__YOUR GOAL__.
Repeat the listing below in full, exactly as it stands.

__DATASET EXTRACT__.

— start —

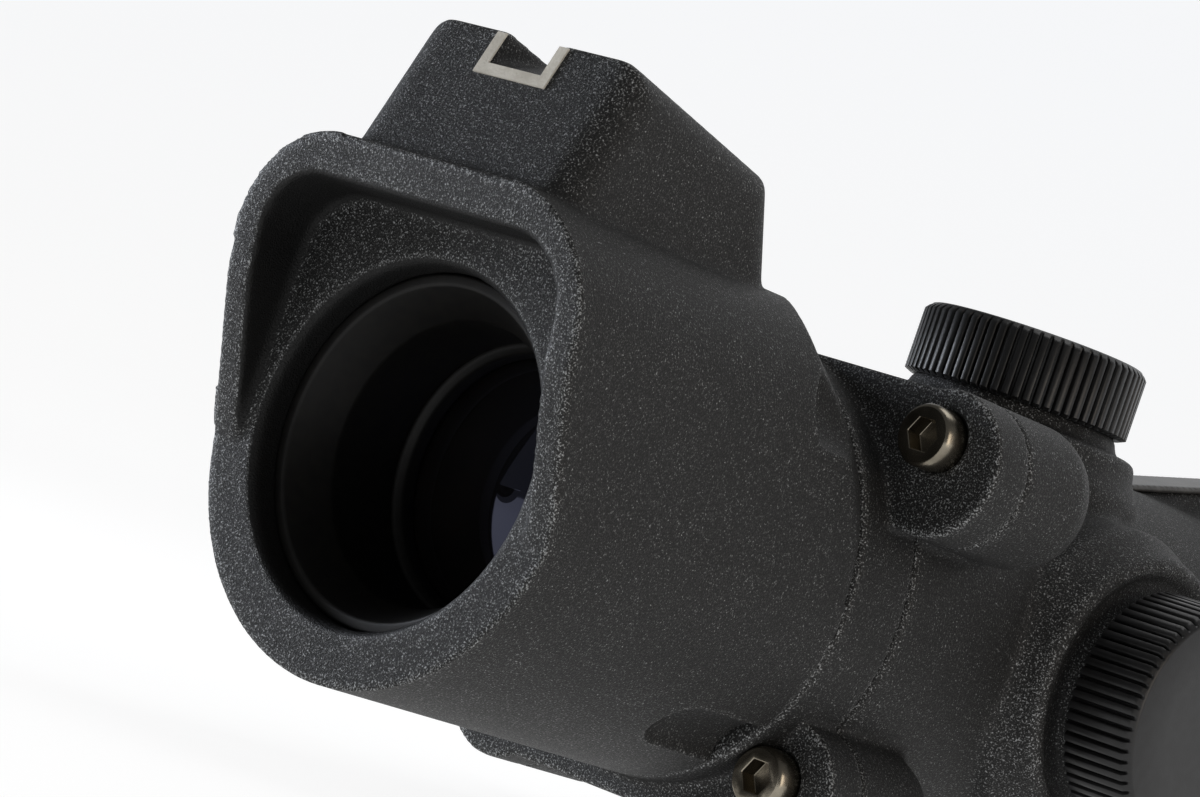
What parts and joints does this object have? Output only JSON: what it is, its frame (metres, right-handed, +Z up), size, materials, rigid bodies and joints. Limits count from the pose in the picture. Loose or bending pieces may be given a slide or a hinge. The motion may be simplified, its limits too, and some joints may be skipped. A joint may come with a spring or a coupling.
{
  "type": "optical dot sight",
  "caption": "Tube dot sight with hooded eyepiece, rear notch and front post, screwed flange, capped knurled adjusters, brightness knob and a flat threaded foot.",
  "frame": {"origin": "centre of the foot's flat underside, midway between its two threaded holes", "axes": "+Y forward along the optical axis, towards the target; +Z up from the foot; +X to the right"},
  "size_m": [0.0566, 0.1472, 0.0536],
  "materials": {
    "cast_black": "rough black coating on forged aluminium",
    "anodised_black": "satin black anodised",
    "lens_ring_black": "matt black anodised",
    "plain_aluminium": "turned",
    "coated_glass": "coated optical glass",
    "dark_steel": "polished dark steel",
    "rubber_seal": "matt",
    "brass": "turned",
    "white_paint": "off-white enamel",
    "circuit_board": "solder mask",
    "cell_steel": "nickel plated",
    "emitter_red": "clear red",
    "light_pipe_red": "fluorescent acrylic",
    "satin_grey": "satin grey anodised"
  },
  "bodies": {
    "housing": {"main_body": "cast_black", "rear_hood": "cast_black", "clamp_flange": "cast_black", "flange_seal": "rubber_seal", "flange_screws": "dark_steel", "notch_outline": "white_paint", "thread_inserts": "dark_steel", "eyepiece_bezel": "lens_ring_black", "eye_lens_retainer": "lens_ring_black", "eye_lens": "coated_glass", "eye_lens_seal": "rubber_seal", "eyepiece_spacer": "lens_ring_black", "front_lens": "coated_glass", "front_lens_seal": "rubber_seal", "front_lens_retainer": "lens_ring_black", "gimbal_yaw_pins": "dark_steel", "return_spring": "dark_steel", "elevation_retainer": "plain_aluminium", "windage_retainer": "plain_aluminium", "elevation_cap_seal": "rubber_seal", "windage_cap_seal": "rubber_seal", "switch_board": "circuit_board", "switch_plate": "anodised_black", "switch_plate_screws": "dark_steel", "detent_spring": "dark_steel", "detent_ball": "dark_steel", "front_sight_blade": "anodised_black", "front_sight_pin": "dark_steel", "light_pipe_cover": "satin_grey", "light_pipe": "light_pipe_red"},
    "gimbal": {"gimbal_ring": "plain_aluminium", "gimbal_pitch_pins": "dark_steel"},
    "tube": {"inner_tube": "lens_ring_black", "collimator_front": "coated_glass", "collimator_rear": "coated_glass", "collimator_retainer": "lens_ring_black", "emitter_bracket": "lens_ring_black", "emitter_diode": "emitter_red"},
    "elevation_adjuster": {"elevation_dial": "plain_aluminium", "elevation_click_spring": "dark_steel", "elevation_click_ball": "dark_steel"},
    "elevation_screw": {"elevation_plunger": "brass"},
    "windage_adjuster": {"windage_dial": "plain_aluminium", "windage_click_spring": "dark_steel", "windage_click_ball": "dark_steel"},
    "windage_screw": {"windage_plunger": "brass"},
    "elevation_cover": {"elevation_cap": "anodised_black"},
    "windage_cover": {"windage_cap": "anodised_black"},
    "knob": {"brightness_knob": "anodised_black", "knob_snap_ring": "dark_steel", "battery_contact": "brass"},
    "cell": {"battery": "cell_steel"},
    "cell_cover": {"battery_cap": "anodised_black", "battery_cap_seal": "rubber_seal"}
  },
  "joints": [
    {"name": "elevation_turn", "type": "hinge", "parent": "housing", "child": "elevation_adjuster", "pos_m": [0, -0.0056, 0.0235], "axis": [0, 0, 1], "range_deg": [-270, 270]},
    {"name": "elevation_travel", "type": "slide", "parent": "housing", "child": "elevation_screw", "axis": [0, 0, 1], "range_m": [-0.000376, 0.000376]},
    {"name": "windage_turn", "type": "hinge", "parent": "housing", "child": "windage_adjuster", "pos_m": [0, -0.0056, 0.0235], "axis": [1, 0, 0], "range_deg": [-270, 270]},
    {"name": "windage_travel", "type": "slide", "parent": "housing", "child": "windage_screw", "axis": [1, 0, 0], "range_m": [-0.000376, 0.000376]},
    {"name": "tube_yaw", "type": "hinge", "parent": "housing", "child": "gimbal", "pos_m": [0, -0.026, 0.0235], "axis": [0, 0, 1], "range_deg": [-1.06, 1.06]},
    {"name": "tube_pitch", "type": "hinge", "parent": "gimbal", "child": "tube", "pos_m": [0, -0.026, 0.0235], "axis": [1, 0, 0], "range_deg": [-1.06, 1.06], "deforming": ["return_spring"]},
    {"name": "elevation_cap_lift", "type": "slide", "parent": "housing", "child": "elevation_cover", "axis": [0, 0, 1], "range_m": [0, 0.02]},
    {"name": "windage_cap_lift", "type": "slide", "parent": "housing", "child": "windage_cover", "axis": [1, 0, 0], "range_m": [0, 0.02]},
    {"name": "brightness_turn", "type": "hinge", "parent": "housing", "child": "knob", "pos_m": [0, -0.0056, 0.0235], "axis": [-1, 0, 0], "range_deg": [0, 330]},
    {"name": "battery_cap_lift", "type": "slide", "parent": "knob", "child": "cell_cover", "axis": [-1, 0, 0], "range_m": [0, 0.024]},
    {"name": "battery_slide", "type": "slide", "parent": "knob", "child": "cell", "axis": [-1, 0, 0], "range_m": [0, 0.0145]}
  ],
  "couplings": [
    {"joint": "elevation_travel", "follows": "elevation_turn", "m_per_rad": 0.000079577},
    {"joint": "tube_pitch", "follows": "elevation_turn", "ratio": 0.0039009},
    {"joint": "windage_travel", "follows": "windage_turn", "m_per_rad": 0.000079577},
    {"joint": "tube_yaw", "follows": "windage_turn", "ratio": -0.0039009},
    {"joint": "battery_slide", "follows": "battery_cap_lift", "ratio": 0.6}
  ]
}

— end —

__EXERCISE RESULT__.
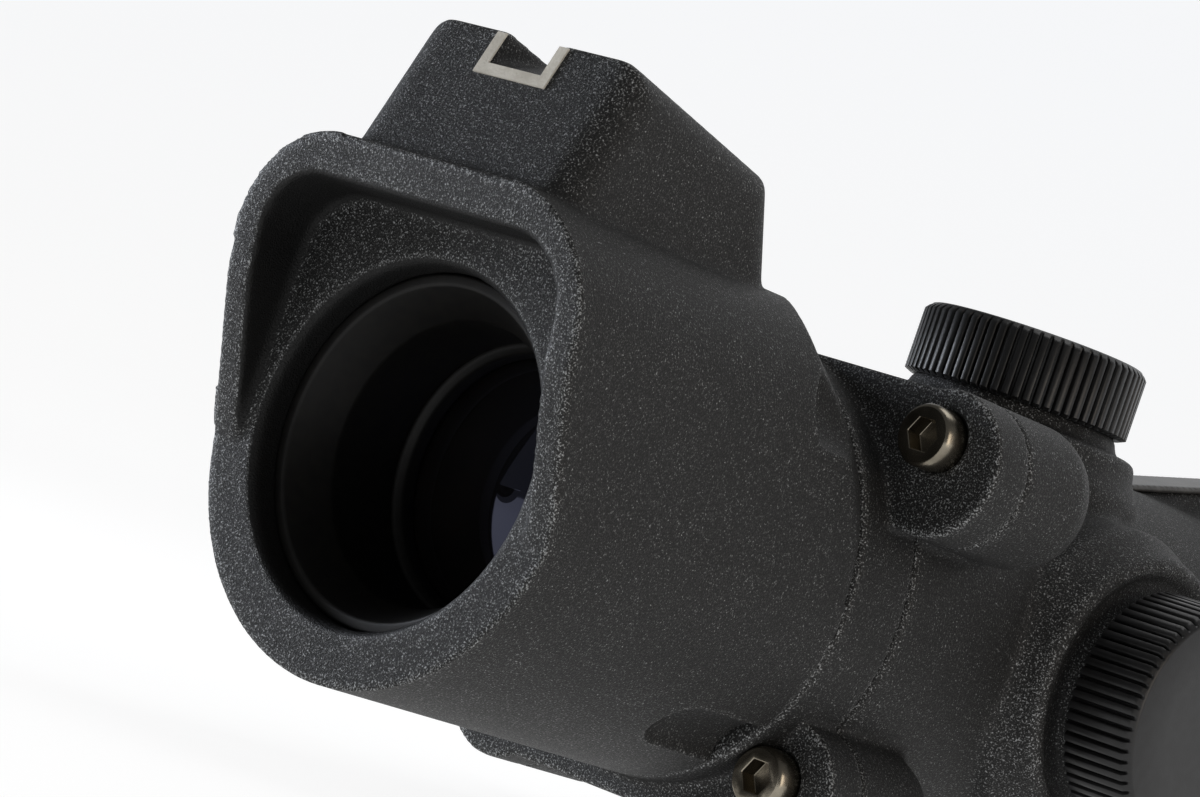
What parts and joints does this object have? Output only JSON: what it is, its frame (metres, right-handed, +Z up), size, materials, rigid bodies and joints. Limits count from the pose in the picture. Loose or bending pieces may be given a slide or a hinge. The motion may be simplified, its limits too, and some joints may be skipped. A joint may come with a spring or a coupling.
{
  "type": "optical dot sight",
  "caption": "Tube dot sight with hooded eyepiece, rear notch and front post, screwed flange, capped knurled adjusters, brightness knob and a flat threaded foot.",
  "frame": {"origin": "centre of the foot's flat underside, midway between its two threaded holes", "axes": "+Y forward along the optical axis, towards the target; +Z up from the foot; +X to the right"},
  "size_m": [0.0566, 0.1472, 0.0536],
  "materials": {
    "cast_black": "rough black coating on forged aluminium",
    "anodised_black": "satin black anodised",
    "lens_ring_black": "matt black anodised",
    "plain_aluminium": "turned",
    "coated_glass": "coated optical glass",
    "dark_steel": "polished dark steel",
    "rubber_seal": "matt",
    "brass": "turned",
    "white_paint": "off-white enamel",
    "circuit_board": "solder mask",
    "cell_steel": "nickel plated",
    "emitter_red": "clear red",
    "light_pipe_red": "fluorescent acrylic",
    "satin_grey": "satin grey anodised"
  },
  "bodies": {
    "housing": {"main_body": "cast_black", "rear_hood": "cast_black", "clamp_flange": "cast_black", "flange_seal": "rubber_seal", "flange_screws": "dark_steel", "notch_outline": "white_paint", "thread_inserts": "dark_steel", "eyepiece_bezel": "lens_ring_black", "eye_lens_retainer": "lens_ring_black", "eye_lens": "coated_glass", "eye_lens_seal": "rubber_seal", "eyepiece_spacer": "lens_ring_black", "front_lens": "coated_glass", "front_lens_seal": "rubber_seal", "front_lens_retainer": "lens_ring_black", "gimbal_yaw_pins": "dark_steel", "return_spring": "dark_steel", "elevation_retainer": "plain_aluminium", "windage_retainer": "plain_aluminium", "elevation_cap_seal": "rubber_seal", "windage_cap_seal": "rubber_seal", "switch_board": "circuit_board", "switch_plate": "anodised_black", "switch_plate_screws": "dark_steel", "detent_spring": "dark_steel", "detent_ball": "dark_steel", "front_sight_blade": "anodised_black", "front_sight_pin": "dark_steel", "light_pipe_cover": "satin_grey", "light_pipe": "light_pipe_red"},
    "gimbal": {"gimbal_ring": "plain_aluminium", "gimbal_pitch_pins": "dark_steel"},
    "tube": {"inner_tube": "lens_ring_black", "collimator_front": "coated_glass", "collimator_rear": "coated_glass", "collimator_retainer": "lens_ring_black", "emitter_bracket": "lens_ring_black", "emitter_diode": "emitter_red"},
    "elevation_adjuster": {"elevation_dial": "plain_aluminium", "elevation_click_spring": "dark_steel", "elevation_click_ball": "dark_steel"},
    "elevation_screw": {"elevation_plunger": "brass"},
    "windage_adjuster": {"windage_dial": "plain_aluminium", "windage_click_spring": "dark_steel", "windage_click_ball": "dark_steel"},
    "windage_screw": {"windage_plunger": "brass"},
    "elevation_cover": {"elevation_cap": "anodised_black"},
    "windage_cover": {"windage_cap": "anodised_black"},
    "knob": {"brightness_knob": "anodised_black", "knob_snap_ring": "dark_steel", "battery_contact": "brass"},
    "cell": {"battery": "cell_steel"},
    "cell_cover": {"battery_cap": "anodised_black", "battery_cap_seal": "rubber_seal"}
  },
  "joints": [
    {"name": "elevation_turn", "type": "hinge", "parent": "housing", "child": "elevation_adjuster", "pos_m": [0, -0.0056, 0.0235], "axis": [0, 0, 1], "range_deg": [-270, 270]},
    {"name": "elevation_travel", "type": "slide", "parent": "housing", "child": "elevation_screw", "axis": [0, 0, 1], "range_m": [-0.000376, 0.000376]},
    {"name": "windage_turn", "type": "hinge", "parent": "housing", "child": "windage_adjuster", "pos_m": [0, -0.0056, 0.0235], "axis": [1, 0, 0], "range_deg": [-270, 270]},
    {"name": "windage_travel", "type": "slide", "parent": "housing", "child": "windage_screw", "axis": [1, 0, 0], "range_m": [-0.000376, 0.000376]},
    {"name": "tube_yaw", "type": "hinge", "parent": "housing", "child": "gimbal", "pos_m": [0, -0.026, 0.0235], "axis": [0, 0, 1], "range_deg": [-1.06, 1.06]},
    {"name": "tube_pitch", "type": "hinge", "parent": "gimbal", "child": "tube", "pos_m": [0, -0.026, 0.0235], "axis": [1, 0, 0], "range_deg": [-1.06, 1.06], "deforming": ["return_spring"]},
    {"name": "elevation_cap_lift", "type": "slide", "parent": "housing", "child": "elevation_cover", "axis": [0, 0, 1], "range_m": [0, 0.02]},
    {"name": "windage_cap_lift", "type": "slide", "parent": "housing", "child": "windage_cover", "axis": [1, 0, 0], "range_m": [0, 0.02]},
    {"name": "brightness_turn", "type": "hinge", "parent": "housing", "child": "knob", "pos_m": [0, -0.0056, 0.0235], "axis": [-1, 0, 0], "range_deg": [0, 330]},
    {"name": "battery_cap_lift", "type": "slide", "parent": "knob", "child": "cell_cover", "axis": [-1, 0, 0], "range_m": [0, 0.024]},
    {"name": "battery_slide", "type": "slide", "parent": "knob", "child": "cell", "axis": [-1, 0, 0], "range_m": [0, 0.0145]}
  ],
  "couplings": [
    {"joint": "elevation_travel", "follows": "elevation_turn", "m_per_rad": 0.000079577},
    {"joint": "tube_pitch", "follows": "elevation_turn", "ratio": 0.0039009},
    {"joint": "windage_travel", "follows": "windage_turn", "m_per_rad": 0.000079577},
    {"joint": "tube_yaw", "follows": "windage_turn", "ratio": -0.0039009},
    {"joint": "battery_slide", "follows": "battery_cap_lift", "ratio": 0.6}
  ]
}